By some estimates, between 3,000 and 5,000 civilians remain inside the city.
“The Turkish government is not flexible on crossing the border with weapons or food if you’re a Kurd,” he said. “But if you are Free Syrian Army or even ISIS, that never seems to be a problem as long as you are fighting the Syrian regime.”
Part of the issue, according to all of the Kurds interviewed, was the education system, where Turkish authorities are deeply suspicious of the use and teaching of the Kurdish language within Turkey – which by some accounts is 20 percent ethnic Kurdish. Officials fear the teaching and use of Kurdish will become a step toward the broadly popular idea among Kurds of an independent homeland.

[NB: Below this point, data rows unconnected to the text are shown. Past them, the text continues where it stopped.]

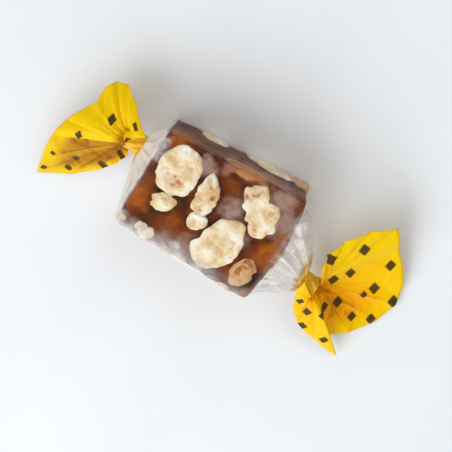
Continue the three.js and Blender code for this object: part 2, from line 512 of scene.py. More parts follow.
def read_mark(tree: bpy.types.NodeTree, mark: Mark) -> bpy.types.NodeSocket:
    """Returns the socket of a value painted on the vertices."""
    return add_node(tree, "ShaderNodeAttribute", attribute_name=mark.value).outputs["Fac"]


def bumpy(tree: bpy.types.NodeTree, height: bpy.types.NodeSocket, depth: float,
          strength: float) -> bpy.types.NodeSocket:
    """Roughens a surface with small dents and lumps.

    Args:
        tree: The material's node tree.
        height: Their height, 0 to 1.
        depth: How deep they are, in metres.
        strength: How much of that is felt.

    Returns:
        The socket of the roughened surface's normal.
    """
    return add_node(tree, "ShaderNodeBump", {
        "Height": height, "Distance": depth, "Strength": strength,
    }).outputs["Normal"]


def object_noise(tree: bpy.types.NodeTree, size: float, detail: float = 3.0,
                 roughness: float = 0.5) -> bpy.types.NodeSocket:
    """Returns noise on the object's own coordinates.

    Args:
        tree: The material's node tree.
        size: Width of its largest lumps, in metres.
        detail: Number of finer scales.
        roughness: How strong those are.

    Returns:
        The noise's value, 0 to 1.
    """
    place = add_node(tree, "ShaderNodeTexCoord").outputs["Object"]
    return add_node(tree, "ShaderNodeTexNoise", {
        "Vector": place, "Scale": 1 / size, "Detail": detail, "Roughness": roughness,
    }).outputs["Fac"]


def ramp(tree: bpy.types.NodeTree, value: bpy.types.NodeSocket,
         stops: Sequence[tuple[float, str]]) -> bpy.types.NodeSocket:
    """Turns a value into colours.

    Args:
        tree: The material's node tree.
        value: The value to read.
        stops: Places from 0 to 1, each with an sRGB hex colour.

    Returns:
        The colour socket.
    """
    node = add_node(tree, "ShaderNodeValToRGB", {"Fac": value})
    elements = node.color_ramp.elements
    while len(elements) < len(stops):
        elements.new(1.0)
    for element, (place, colour) in zip(elements, stops):
        element.position = place
        element.color = linear(colour)
    return node.outputs["Color"]


def blend_colours(tree: bpy.types.NodeTree, share: bpy.types.NodeSocket | float,
                  first: bpy.types.NodeSocket | Colour, second: bpy.types.NodeSocket | Colour,
                  how: str = "MIX") -> bpy.types.NodeSocket:
    """Mixes two colours.

    Args:
        tree: The material's node tree.
        share: How much of the second colour shows.
        first: The first colour.
        second: The second colour.
        how: Blender's name for the way of mixing.

    Returns:
        The mixed colour's socket.
    """
    node = add_node(tree, "ShaderNodeMix", {0: share, 6: first, 7: second},
                    data_type="RGBA", blend_type=how)
    return node.outputs[2]


def compute(tree: bpy.types.NodeTree, operation: str, *values: bpy.types.NodeSocket | float,
            clamped: bool = False) -> bpy.types.NodeSocket:
    """Computes with numbers.

    Args:
        tree: The material's node tree.
        operation: Blender's name for the operation.
        *values: The numbers.
        clamped: Whether the result is held between 0 and 1.

    Returns:
        The result's socket.
    """
    node = add_node(tree, "ShaderNodeMath", dict(enumerate(values)), operation=operation,
                    use_clamp=clamped)
    return node.outputs[0]


def remap(tree: bpy.types.NodeTree, value: bpy.types.NodeSocket, low: float, high: float,
          to_low: float = 0.0, to_high: float = 1.0) -> bpy.types.NodeSocket:
    """Moves a value from one range to another and holds it inside it.

    Args:
        tree: The material's node tree.
        value: The value.
        low: Lower end of its range.
        high: Upper end of its range.
        to_low: What the lower end becomes.
        to_high: What the upper end becomes.

    Returns:
        The new value's socket.
    """
    return add_node(tree, "ShaderNodeMapRange", {
        "Value": value, "From Min": low, "From Max": high, "To Min": to_low, "To Max": to_high,
    }).outputs["Result"]


@dataclass(frozen=True)
class CaramelNougat:
    """Boiled sugar nougat, poured, set and sawn: dense, brown and slightly clear.

    Light enters it a millimetre or two, so that thin places look orange and deep ones stay brown.
    The orange patches on its top are painted light, as if it shone through there.
    Its pale greyish places are a painted reflection of the room in the film over it. The film lies
    on it and gives the gloss.
    """

    deep: str = "#2e1003"
    amber: str = "#6c3006"
    red: str = "#804310"
    painted_glow: str = "#b05c04"
    painted_reflection_colour: str = "#a98a7e"
    rim_shadow: str = "#2a0f04"
    ior: float = 1.49
    specular: float = 0.08
    roughness: float = 0.45
    light_share: float = 0.2
    light_reach: float = 1.6 * MM
    cloud_size: float = 6 * MM
    streak_size: float = 1.6 * MM
    grain_size: float = 0.5 * MM
    grain_depth: float = 0.08 * MM

    def material(self) -> bpy.types.Material:
        """Builds the material.

        Returns:
            The material.
        """
        material, tree = new_material("sawn_caramel_nougat")
        cloud = object_noise(tree, self.cloud_size, detail=4)
        body = ramp(tree, cloud, [(0.38, self.deep), (0.56, self.amber), (0.72, self.red)])
        streaks = object_noise(tree, self.streak_size, detail=5, roughness=0.6)
        patchy = remap(tree, streaks, 0.3, 0.6, 0.35, 1.0)
        even = remap(tree, streaks, 0.3, 0.6, 0.7, 1.0)
        # Painted reflection: pale greyish places and faint streaks where the film would mirror the
        # room.
        painted_reflection = compute(tree, "MULTIPLY", read_mark(tree, Mark.PAINTED_REFLECTION), even)
        faint_reflection = remap(tree, streaks, 0.5, 0.8, 0.0, 0.05)
        colour = blend_colours(tree, compute(tree, "MAXIMUM", painted_reflection, faint_reflection), body,
                               linear(self.painted_reflection_colour))
        # Painted light: orange where light would shine through the caramel.
        painted_glow = compute(tree, "MULTIPLY", read_mark(tree, Mark.GLOW), patchy)
        colour = blend_colours(tree, painted_glow, colour, linear(self.painted_glow))
        # Painted shadow: dark rims round the peanuts of the top face.
        uneven = remap(tree, cloud, 0.3, 0.6, 0.2, 1.0)
        rim_shadow = compute(tree, "MULTIPLY", read_mark(tree, Mark.RIM_SHADOW), uneven)
        colour = blend_colours(tree, rim_shadow, colour, linear(self.rim_shadow))
        grain = bumpy(tree, object_noise(tree, self.grain_size, detail=4), self.grain_depth, 0.5)
        shader = add_node(tree, "ShaderNodeBsdfPrincipled", {
            "Base Color": colour, "Roughness": self.roughness, "IOR": self.ior,
            "Specular IOR Level": self.specular,
            "Subsurface Weight": self.light_share, "Subsurface Radius": (1.0, 0.45, 0.15),
            "Subsurface Scale": self.light_reach, "Normal": grain,
        })
        show(tree, shader.outputs[0])
        return material


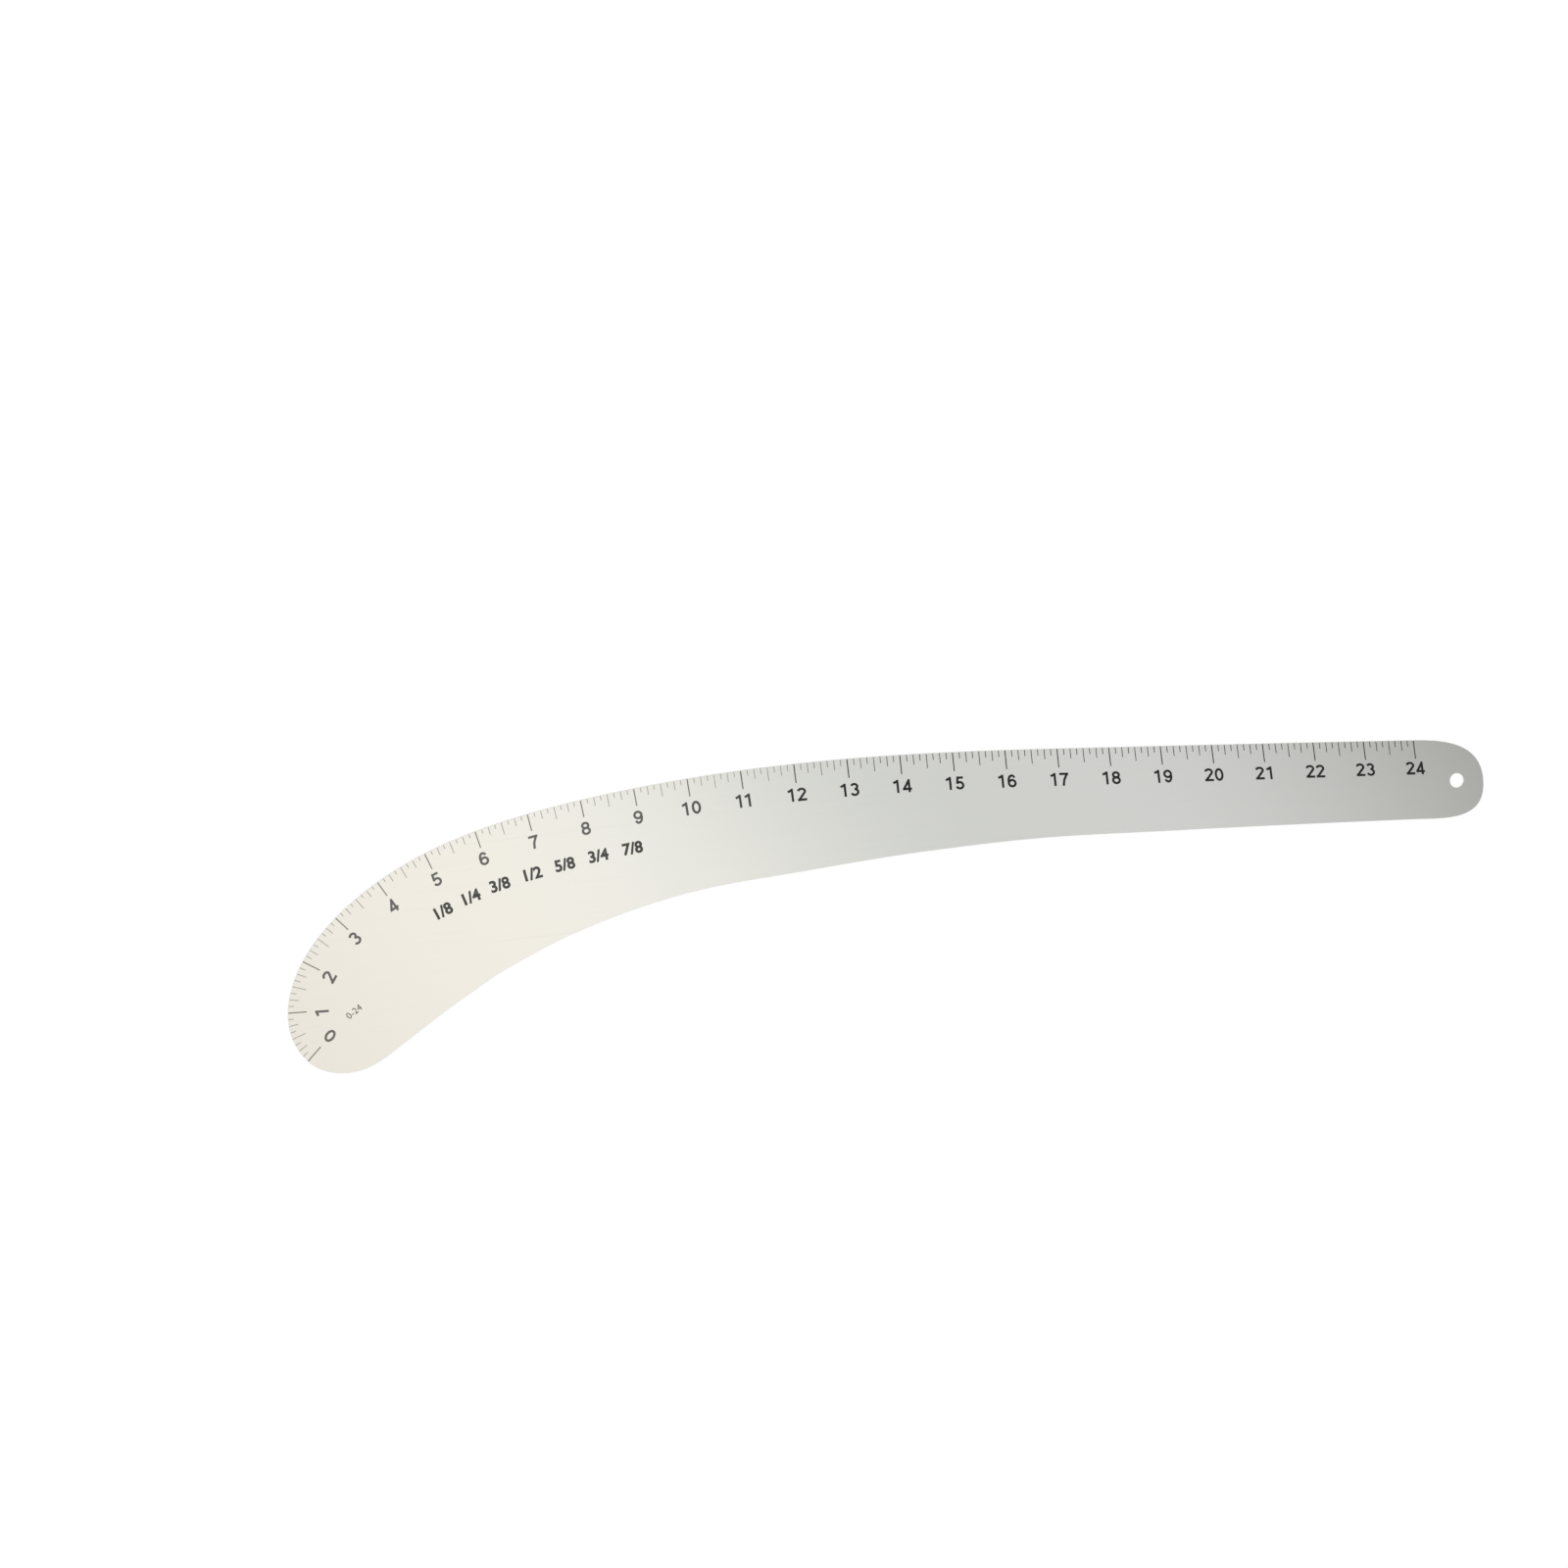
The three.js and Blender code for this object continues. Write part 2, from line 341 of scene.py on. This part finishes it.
def newObject(bm, name, materials):
    mesh = bpy.data.meshes.new(name)
    bm.to_mesh(mesh)
    bm.free()
    for material in materials:
        mesh.materials.append(material)
    made = bpy.data.objects.new(name, mesh)
    bpy.context.scene.collection.objects.link(made)
    return made


def addPiece(bm, name, materials):
    piece = newObject(bm, name, materials)
    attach(piece, "root")
    return piece


# Turns flat faces into a slab that stands on them.
def thicken(bm, height):
    raised = bmesh.ops.extrude_face_region(bm, geom=bm.faces[:])
    tops = [part for part in raised["geom"] if isinstance(part, bmesh.types.BMVert)]
    bmesh.ops.translate(bm, verts=tops, vec=(0, 0, height))
    bmesh.ops.recalc_face_normals(bm, faces=bm.faces[:])


blade = {
    "node": "ruler_blade",
    "weld": 0.0002 * mm,  # corners closer than this are one
    "topSlack": 0.001 * mm,
    "levelFrom": 0.99,  # how upright the normal of a level face is
    "chamferFrom": 0.3,  # and that of a sloping one, between these two
    "chamferTo": 0.95,
    "rimRound": 0.08 * mm,
    "rimSegments": 3,
    "smoothAngle": math.radians(28),
}
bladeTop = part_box(blade["node"])[1].z


def weldedBlade():
    bm = bmesh.new()
    bm.from_mesh(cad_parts[blade["node"]].data)
    bmesh.ops.remove_doubles(bm, verts=bm.verts, dist=blade["weld"])
    return bm


def isLevel(face):
    return abs(face.normal.z) > blade["levelFrom"]


# The chamfer runs round the rim and the hole, the only sloping faces.
def isChamfer(face):
    return blade["chamferFrom"] < abs(face.normal.z) < blade["chamferTo"]


def facesUp(face):
    return face.normal.z > blade["chamferTo"]


def onTop(vert):
    return abs(vert.co.z - bladeTop) < blade["topSlack"]


# The top is filled afresh between the rim and the marks, because its long slivers shade badly.
def makeSheet():
    bm = weldedBlade()
    top = [face for face in bm.faces if all(map(onTop, face.verts))]
    bmesh.ops.delete(bm, geom=top, context="FACES")
    around = [edge for edge in bm.edges if edge.is_boundary]
    bmesh.ops.triangle_fill(bm, edges=around, use_beauty=True, normal=(0, 0, 1))
    rims = []
    for edge in bm.edges:
        sides = edge.link_faces
        if isChamfer(sides[0]) != isChamfer(sides[1]) and not any(map(facesUp, sides)):
            rims.append(edge)
    bmesh.ops.bevel(
        bm, geom=rims, offset=blade["rimRound"], offset_type="OFFSET", affect="EDGES",
        segments=blade["rimSegments"], profile=0.5, material=-1,
    )
    for face in bm.faces:
        face.smooth = True
        face.material_index = 0 if isLevel(face) else 1
    for edge in bm.edges:
        levels = [isLevel(face) for face in edge.link_faces]
        edge.smooth = levels[0] == levels[1] and edge.calc_face_angle() < blade["smoothAngle"]
    sheet = addPiece(bm, "blade_sheet", [satinMetal, cutMetal])
    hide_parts(blade["node"])


makeSheet()
print("sheet made")


# The floors of the etched marks, filled with ink to just under the face
marks = {
    "depth": 0.1 * mm,
    "fill": 0.09 * mm,
    "slack": 0.01 * mm,
    "flatAngle": math.radians(1),
    "markCorners": 4,  # a mark's floor is one oblong, a number's has more corners
    "inchLength": 7.2 * mm,  # only the inch marks are longer
}


def markFloors():
    bm = weldedBlade()
    floor = bladeTop - marks["depth"]
    strays = []
    for face in bm.faces:
        onFloor = abs(face.calc_center_median().z - floor) < marks["slack"]
        if not (onFloor and facesUp(face)):
            strays.append(face)
    bmesh.ops.delete(bm, geom=strays, context="FACES")
    return bm


# Groups of faces that hang together
def islands(bm):
    left = set(bm.faces)
    groups = []
    while left:
        group = set()
        reach = [left.pop()]
        while reach:
            face = reach.pop()
            group.add(face)
            near = {other for edge in face.edges for other in edge.link_faces} & left
            left -= near
            reach.extend(near)
        groups.append(group)
    return groups


def cornersOf(group):
    corners = {vert for face in group for vert in face.verts}
    return sorted((vert.co.copy() for vert in corners), key=tuple)


def middleOf(places):
    return sum(places, Vector()) / len(places)


# The end of an oblong, as seen from its middle
def reachOf(corners):
    end = sorted(corners, key=lambda corner: (corner - corners[0]).length)[:2]
    return middleOf(end) - middleOf(corners)


def isMark(group):
    return len(cornersOf(group)) == marks["markCorners"]


def isInchMark(group):
    return isMark(group) and 2 * reachOf(cornersOf(group)).length > marks["inchLength"]


def isPartMark(group):
    return isMark(group) and not isInchMark(group)


def isNumber(group):
    return not isMark(group)


def fillWithInk(name, wanted, material):
    bm = markFloors()
    strays = [face for group in islands(bm) if not wanted(group) for face in group]
    bmesh.ops.delete(bm, geom=strays, context="FACES")
    bmesh.ops.dissolve_limit(
        bm, verts=bm.verts, edges=bm.edges, angle_limit=marks["flatAngle"]
    )
    thicken(bm, marks["fill"])
    addPiece(bm, name, [material])


fillWithInk("inch_marks", isInchMark, inInchMarks)
fillWithInk("part_marks", isPartMark, inPartMarks)
fillWithInk("numbers", isNumber, inNumbers)
print("marks filled")


# Where the inch marks stand, from the head on: the foot of each at the edge, and the way in from there
def inchMarks():
    bm = markFloors()
    groups = islands(bm)
    numbers = [middleOf(cornersOf(group)) for group in groups if isNumber(group)]
    oblongs = [cornersOf(group) for group in groups if isInchMark(group)]
    bm.free()
    stations = []
    for corners in oblongs:
        middle, reach = middleOf(corners), reachOf(corners)
        number = min(numbers, key=lambda place: (place - middle).length)
        inward = reach.normalized() * math.copysign(1, reach.dot(number - middle))
        stations.append((middle - inward * reach.length, inward))
    ordered = [max(stations, key=lambda station: station[0].x)]
    stations.remove(ordered[0])
    while stations:
        last = ordered[-1][0]
        ordered.append(min(stations, key=lambda station: (station[0] - last).length))
        stations.remove(ordered[-1])
    return ordered[::-1]


# Plain printed numbers on the face: a row of the inch's fractions, and the scale's span near zero
printing = {
    "thickness": 0.012 * mm,
    "rowFractions": ["1/8", "1/4", "3/8", "1/2", "5/8", "3/4", "7/8"],
    "rowFrom": 4.79,  # inches along the scale
    "rowTo": 8.77,
    "rowInset": 27.4 * mm,
    "rowHeight": 5.2 * mm,
    "rowBoldness": 0.035,
    "span": "0-24",
    "spanPlace": (-262.1 * mm, -31.7 * mm),
    "spanHeight": 3.1 * mm,
    "spanBoldness": 0.0,
    "spanTurn": math.radians(33),
    "capShare": 0.69,  # height of a figure as a share of the type's size
    "curveSteps": 4,  # with more, the tight bends of bold figures cross themselves
}


# Lettering as a mesh, centred on the origin and lying on z 0
def typeset(text, height, boldness):
    curve = bpy.data.curves.new("type", "FONT")
    curve.body = text
    curve.size = height / printing["capShare"]
    curve.offset = boldness * curve.size
    curve.align_x = "CENTER"
    curve.align_y = "CENTER"
    curve.resolution_u = printing["curveSteps"]
    setter = bpy.data.objects.new("type", curve)
    bpy.context.scene.collection.objects.link(setter)
    bpy.context.view_layer.update()
    mesh = bpy.data.meshes.new_from_object(setter)
    bpy.data.objects.remove(setter)
    return mesh


def printPiece(name, lines):
    bm = bmesh.new()
    for text, height, boldness, place, turn in lines:
        mesh = typeset(text, height, boldness)
        mesh.transform(Matrix.Translation(place) @ Matrix.Rotation(turn, 4, "Z"))
        bm.from_mesh(mesh)
        bpy.data.meshes.remove(mesh)
    bmesh.ops.remove_doubles(bm, verts=bm.verts, dist=blade["weld"])
    thicken(bm, printing["thickness"])
    addPiece(bm, name, [onFace])


# Place and turn of something printed a way inside the scale edge
def insideEdge(inches, at, inset):
    before = min(int(at), len(inches) - 2)
    (footA, inwardA), (footB, inwardB) = inches[before], inches[before + 1]
    share = at - before
    inward = inwardA.lerp(inwardB, share).normalized()
    place = footA.lerp(footB, share) + inward * inset
    return Vector((*place.xy, bladeTop)), math.atan2(inward.y, inward.x) + math.pi / 2


def fractionRow():
    inches = inchMarks()
    fractions = printing["rowFractions"]
    pitch = (printing["rowTo"] - printing["rowFrom"]) / (len(fractions) - 1)
    lines = []
    for i, text in enumerate(fractions):
        at = printing["rowFrom"] + i * pitch
        place, turn = insideEdge(inches, at, printing["rowInset"])
        lines.append((text, printing["rowHeight"], printing["rowBoldness"], place, turn))
    return lines


def spanLine():
    place = Vector((*printing["spanPlace"], bladeTop))
    look = printing["spanHeight"], printing["spanBoldness"]
    return printing["span"], *look, place, printing["spanTurn"]


printPiece("fraction_row", fractionRow())
printPiece("scale_span", [spanLine()])
print("numbers printed")


# Studio

studio = {
    "floorSize": 60,
    "floorDrop": 0.02 * mm,
    "floorWhite": 0.95,
    "floorShown": 0.82,  # share of plain white in it as seen, so the shadow stays faint
    "worldLevel": 1.05,
    "keyPlace": (-0.9, 0.9, 1.6),
    "keySize": 1.2,
    "keyPower": 9,
}


# 1 for a ray from the camera or of one of the kinds named, and 0 for any other
def seenBy(finish, kinds):
    seen = finish.rayIs("Is Camera Ray")
    for kind in kinds:
        seen = seen.atLeast(finish.rayIs(kind))
    return seen


def makeFloor():
    material, finish = newFinish("whiteFloor")
    paper = finish.node("BsdfDiffuse", {}, {"Color": neutral(studio["floorWhite"])})
    glow = finish.node("Emission", {}, {"Color": neutral(1), "Strength": 1.0})
    share = seenBy(finish, ["Is Glossy Ray", "Is Transmission Ray"]) * studio["floorShown"]
    mixed = finish.node("MixShader", {}, {0: share, 1: paper, 2: glow})
    finish.node("OutputMaterial", {}, {"Surface": mixed})
    bm = bmesh.new()
    bmesh.ops.create_grid(bm, x_segments=1, y_segments=1, size=studio["floorSize"] / 2)
    bmesh.ops.translate(bm, verts=bm.verts, vec=(0, 0, -studio["floorDrop"]))
    newObject(bm, "floor", [material])


# White all round, but metal mirrors a warm lamp over the head, a soft grey card and a darker one.
# The stops run across the sky by how far it leans from upright, as a slope towards the tail.
card = {
    "turn": math.radians(30),
    "stops": [
        (-0.4, (0.72, 0.70, 0.63)),
        (-0.17, (1.02, 0.98, 0.89)),
        (-0.06, (1.10, 1.065, 0.99)),
        (0.0, (0.95, 0.97, 0.925)),
        (0.06, (0.655, 0.68, 0.65)),
        (0.11, (0.66, 0.675, 0.655)),
        (0.18, (0.83, 0.835, 0.835)),
        (0.30, (0.49, 0.495, 0.48)),
        (0.42, (0.17, 0.18, 0.15)),
        (0.65, (0.28, 0.28, 0.27)),
        (1.2, (0.92, 0.92, 0.91)),
    ],
    "lowest": 0.05,  # slopes are reckoned no lower in the sky than this
    "flagShade": (0.5, 0.5, 0.485),  # a strip low down all round, so a blade seen edge-on stands out
    "flagFrom": 0.24,
    "flagTo": 0.07,
}


def makeWorld():
    world = bpy.data.worlds.new("studio")
    world.use_nodes = True
    bpy.context.scene.world = world
    finish = Finish(world.node_tree)
    turned = finish.mapped(finish.coordinates("Generated"), (1, 1, 1), -card["turn"])
    up = finish.axis(turned, "Z")
    lean = finish.axis(turned, "X") / up.atLeast(card["lowest"])
    first, last = card["stops"][0][0], card["stops"][-1][0]
    stops = [((at - first) / (last - first), shade) for at, shade in card["stops"]]
    place = (lean - first) / (last - first)
    mirrored = finish.node("ValToRGB", {"stops": stops}, {"Fac": place})
    flag = finish.fade(up, card["flagFrom"], card["flagTo"])
    mirrored = finish.blend(flag, mirrored, opaque(card["flagShade"]))
    lit = finish.blend(finish.rayIs("Is Glossy Ray"), neutral(studio["worldLevel"]), mirrored)
    colour = finish.blend(seenBy(finish, ["Is Transmission Ray"]), lit, neutral(1))
    background = finish.node("Background", {}, {"Color": colour, "Strength": 1.0})
    finish.node("OutputWorld", {}, {"Surface": background})


def makeKeyLight():
    lamp = bpy.data.lights.new("key", "AREA")
    lamp.shape = "DISK"
    lamp.size = studio["keySize"]
    lamp.energy = studio["keyPower"]
    key = bpy.data.objects.new("key", lamp)
    key.location = studio["keyPlace"]
    key.rotation_euler = (-Vector(studio["keyPlace"])).to_track_quat("-Z", "Y").to_euler()
    key.visible_glossy = False
    bpy.context.scene.collection.objects.link(key)


camera = {
    "place": (-0.1640, 0.1676, 1.0148),
    "turn": (-5.83, -6.99, -5.91),  # degrees about X, Y and Z
    "lens": 50,
    "sensor": 36,
    "nearest": 0.01,
    "farthest": 200,
}


def makeCamera():
    data = bpy.data.cameras.new("camera")
    data.lens = camera["lens"]
    data.sensor_width = camera["sensor"]
    data.clip_start = camera["nearest"]
    data.clip_end = camera["farthest"]
    eye = bpy.data.objects.new("camera", data)
    eye.location = camera["place"]
    eye.rotation_euler = Euler([math.radians(angle) for angle in camera["turn"]], "XYZ")
    bpy.context.scene.collection.objects.link(eye)
    bpy.context.scene.camera = eye


makeFloor()
makeWorld()
makeKeyLight()
makeCamera()
bpy.context.scene.view_settings.view_transform = "Standard"
print("studio set")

That same concern has been a point of contention in Diyarbakir, the capital of the Kurdish zone in Turkey, where Turkish officials are fuming over plans by local officials to build a Kurdish-language school for ethnic Yazidi refugees from Iraq who settled there after the Islamic State overran their homes near the Sinjar Mountains during the summer.
The tensions will no doubt continue. One 9-year-old refugee playing with other boys outside a camp on the outskirts of Suruc said he’d been attending school in the camp for four or five hours a day. The refugee, who identified himself as Ahmed, said proudly that among the topic he was studying was “the Arabic alphabet.” Then he laughed and added, “And Kurdish, of course.”